原題:https://leetcode-cn.com/problems/rising-temperature/
我自己做leetcode的數據庫題目的解題記錄:
解題目錄 https://blog.csdn.net/weixin_42845682/article/details/105196004
題目
給定一個 Weather 表,編寫一個 SQL 查詢,來查找與之前(昨天的)日期相比溫度更高的所有日期的 Id。

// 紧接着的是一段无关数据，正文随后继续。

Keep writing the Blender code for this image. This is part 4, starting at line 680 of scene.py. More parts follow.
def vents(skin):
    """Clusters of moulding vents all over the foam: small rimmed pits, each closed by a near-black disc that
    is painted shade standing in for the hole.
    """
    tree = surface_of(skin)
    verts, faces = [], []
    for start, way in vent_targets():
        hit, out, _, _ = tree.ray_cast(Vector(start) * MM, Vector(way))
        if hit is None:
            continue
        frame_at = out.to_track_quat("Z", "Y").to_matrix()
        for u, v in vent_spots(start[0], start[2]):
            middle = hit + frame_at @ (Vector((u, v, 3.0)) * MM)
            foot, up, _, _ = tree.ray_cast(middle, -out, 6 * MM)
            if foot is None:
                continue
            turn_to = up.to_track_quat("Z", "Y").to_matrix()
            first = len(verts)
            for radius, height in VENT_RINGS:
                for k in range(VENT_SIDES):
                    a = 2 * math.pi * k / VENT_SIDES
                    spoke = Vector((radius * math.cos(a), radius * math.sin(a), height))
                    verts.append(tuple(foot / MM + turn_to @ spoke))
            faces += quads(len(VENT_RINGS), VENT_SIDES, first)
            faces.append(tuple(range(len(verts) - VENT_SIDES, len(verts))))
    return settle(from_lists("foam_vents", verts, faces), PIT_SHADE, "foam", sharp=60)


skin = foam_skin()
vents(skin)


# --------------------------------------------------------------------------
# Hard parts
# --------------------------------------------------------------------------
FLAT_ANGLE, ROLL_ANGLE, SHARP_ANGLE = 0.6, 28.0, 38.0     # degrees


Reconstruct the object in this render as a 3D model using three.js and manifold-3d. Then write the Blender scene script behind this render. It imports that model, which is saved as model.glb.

+---------+------------------+------------------+
| Id(INT) | RecordDate(DATE) | Temperature(INT) |
+---------+------------------+------------------+
| 1 | 2015-01-01 | 10 |
| 2 | 2015-01-02 | 25 |
| 3 | 2015-01-03 | 20 |
| 4 | 2015-01-04 | 30 |
+---------+------------------+------------------+
例如,根據上述給定的 Weather 表格,返回如下 Id:
+----+
| Id |
+----+
| 2 |
| 4 |
+----+
答案
第一種答案 - join
我以爲日期和id都是升序的,所以sql如下:
select
w2.id id
from weather w1
join weather w2 on w1.id = w2.id-1
where w2.temperature > w1.temperature
後來發現,有可能id升序,日期降序。所以改成如下:
select
w2.id id
from weather w1
join weather w2 on w1.recordDate = w2.recordDate-1
where w2.temperature > w1.temperature
但是報錯了…可我記得可以直接用加減操作日期啊…
換成函數,果然對了…
select
w2.id id
from weather w1
join weather w2 on DATEDIFF(w2.recordDate, w1.recordDate) = 1
where w2.temperature > w1.temperature
第二種答案 - over()
其實這道題over()也能做,但是leetcode裏的mysql好像不支持over()(mysql8.0好像支持over()了),所以就用oracle做。
select
id
from(
select
id id,
recordDate d,
temperature t,
lag(temperature) over(order by recordDate) as tt,
lag(recordDate) over(order by recordDate) as td,
lag(id) over(order by recordDate) as tid
from weather
) tmp
where t>tt
然後報錯了,我看了一下,輸入的數據只有兩條,id是升序,但是日期根本不是前一天後一天的關係…這也可以???
改一下sql…
select
id
from(
select
id id,
recordDate d,
temperature t,
lag(temperature) over(order by recordDate) as tt,
lag(recordDate) over(order by recordDate) as td,
lag(id) over(order by recordDate) as tid
from weather
) tmp
where t>tt
and d-td=1
嗯,發現tid那行沒啥用啊…刪了刪了
select
id
from(
select
id id,
recordDate d,
temperature t,
lag(temperature) over(order by recordDate) as tt,
lag(recordDate) over(order by recordDate) as td
from weather
) tmp
where t>tt
and d-td=1
但是發現一個奇怪的問題:
有紅框的是有多餘的tid的sql執行的時間,沒有紅框的,是沒有tid的sql執行的時間。
怎麼執行了多餘的語句,消耗時間還少了那麼多???
總感覺leetcode對oracle不是支持的很好…
順便吐槽一下,你想了好多細節的時候,leetcode告訴你你想多了;你不想那麼多的時候,你就又會感慨出一堆:臥槽,這也可以。